Les premières années d’école primaire se passent à Villarzel. M. Albert Thévenaz, instituteur de 1904 à 1939, eut le petit Rodolphe dans sa classe. Voici ce que cet instituteur confiait au journal L’Illustré : « Rodolphe était un brillant garçon, à l’esprit vif, ouvert. Il n’était pas nécessaire de répéter deux fois les choses ! Certes, il n’avait rien du petit ange rivé à son banc. Il était un tantinet lutin. Très gai, toujours joyeux, il affectionnait surtout les leçons de français et d’histoire. »

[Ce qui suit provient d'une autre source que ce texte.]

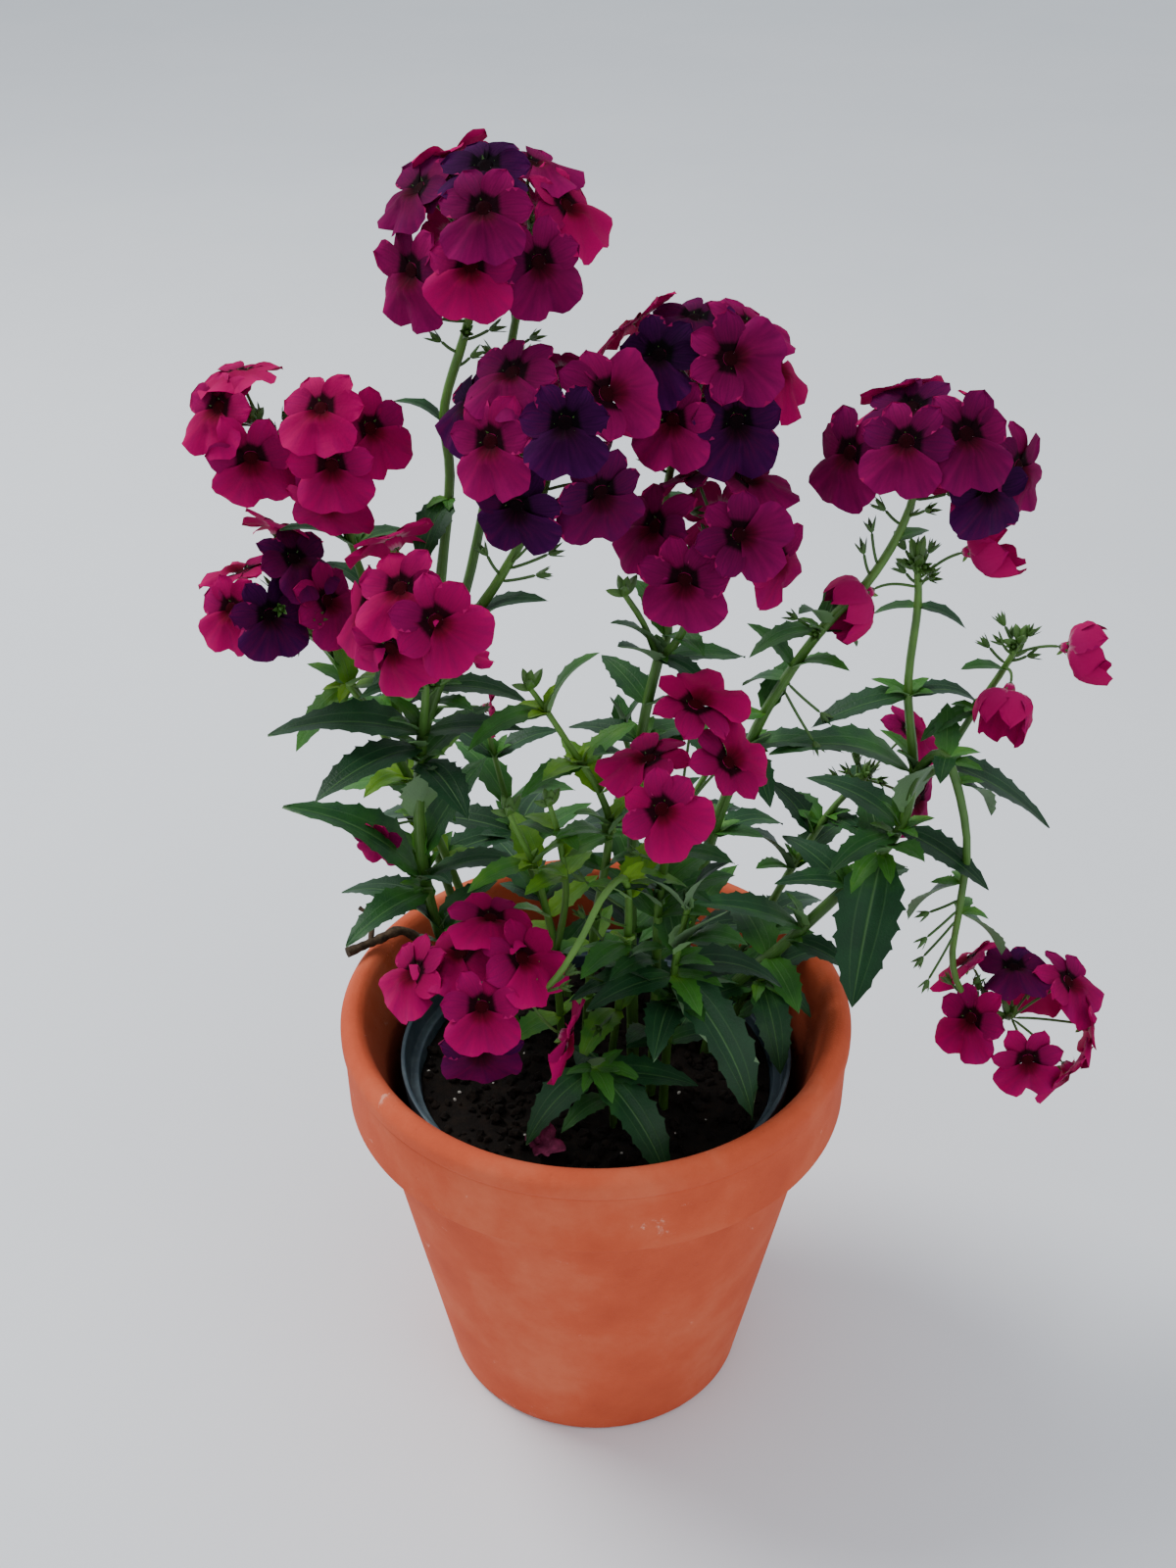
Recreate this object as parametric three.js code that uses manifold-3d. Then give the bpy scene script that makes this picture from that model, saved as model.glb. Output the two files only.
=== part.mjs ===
// A potted nemesia: a clay pot, a plastic nursery pot inside it, peat soil and one bushy plant.
// Millimetres, +Z up. The tables below are measured from the pots' common axis on the ground,
// and the whole is moved sideways at the end so that the origin is under the middle of its box.

import * as THREE from "three";
import { mergeVertices } from "three/addons/utils/BufferGeometryUtils.js";
import Module from "manifold-3d";

const wasm = await Module();
wasm.setup();

// Driving dimensions
const clayHeight = 160;
const clayRimRadius = 90;
const clayBandHeight = 33;
const clayBodyTopRadius = 80.6;
const clayBaseRadius = 56;
const clayWall = 7.6;
const clayFloor = 12;
const clayDrainRadius = 11;
const nurseryRimRadius = 70;
const nurseryCollarHeight = 10;
const nurseryBaseRadius = 45;
const nurseryHeight = 126;
const nurseryWall = 1.6;
const nurseryCollarStep = 3.6;
const nurseryDrainRadius = 5;
const nurseryDrainPlace = 26;
const soilBelowRim = 12;
const soilLumps = 2.4;
const bloomRadius = 12;
const leafThickness = 1.3;
const leafFold = 0.34;
const stemStep = 32;
const slenderStem = 1.55;
const goldenAngle = 137.5;
const clayFacets = 36;
const nurseryFacets = 28;
const soilFacets = 20;
const clearance = 0.3;
const slimRoom = 1.6;
const sliver = 0.1;
const speck = 0.06;
const scrapVolume = 60;
const potAxisX = -30;
const towardsLight = new THREE.Vector3(0, -0.6, 0.28);
const rearPlace = 15;

const degree = Math.PI / 180;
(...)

Dans l’un de ses discours, Rodolphe Rubattel parle lui-même de son enfance en ces termes : « Enfance heureuse. C’était au temps où nous ne connaissions, l’hiver, ni manteaux, ni pèlerines, où le bois des socques sonnait sur la terre gelée, où le Docteur Schaerer (…) montait de Granges à cheval, où le vétérinaire Bovey, lui aussi,(…) faisait le tour de sa clientèle au trot de sa monture. Je garde, très précis, le souvenir de l’une des premières automobiles qui pénétrèrent au village, celle d’un médecin payernois que l’on apercevait plus souvent sous sa machine que sur le siège. Je revois l’interminable défilé de ceux qui ne sont plus, (…) : le pasteur Kohler, qui nous saluait si gentiment en rentrant de la poste, l’instituteur Prahin, dont les méthodes d’éducation étaient moins douces que celles d’aujourd’hui, le boursier de l’époque, notre voisin Charles Rossier si je ne me trompe, de qui nous recevions aux examens de printemps, vingt, trente ou cinquante centimes, presque une fortune, selon l’âge que nous avions atteint. Je revois tante Sabine dans son magasin, tante Marie, toute blanche, toute menue, que quelques polissons dont j’étais, privaient prématurément (…) des pommes du mois d’août qui mûrissaient à l’Epine. Du Dévin aux Râpes et de Plan à la Cure, j’ai connu deux, trois, quatre et jusqu’à cinq générations, tous les syndics (…), tous les pasteurs et presque tous les maîtres. Ce sont là des attaches qui ne cassent pas(…). »

Après le collège classique cantonal, le gymnase et l’Université de Lausanne, M. Rodolphe Rubattel obtient le titre de Docteur en droit. Pour parfaire sa formation, mais aussi pour prendre une autre orientation, M. Rubattel, fortement attiré par le journalisme, va enrichir sa culture à Paris, puis à Vienne.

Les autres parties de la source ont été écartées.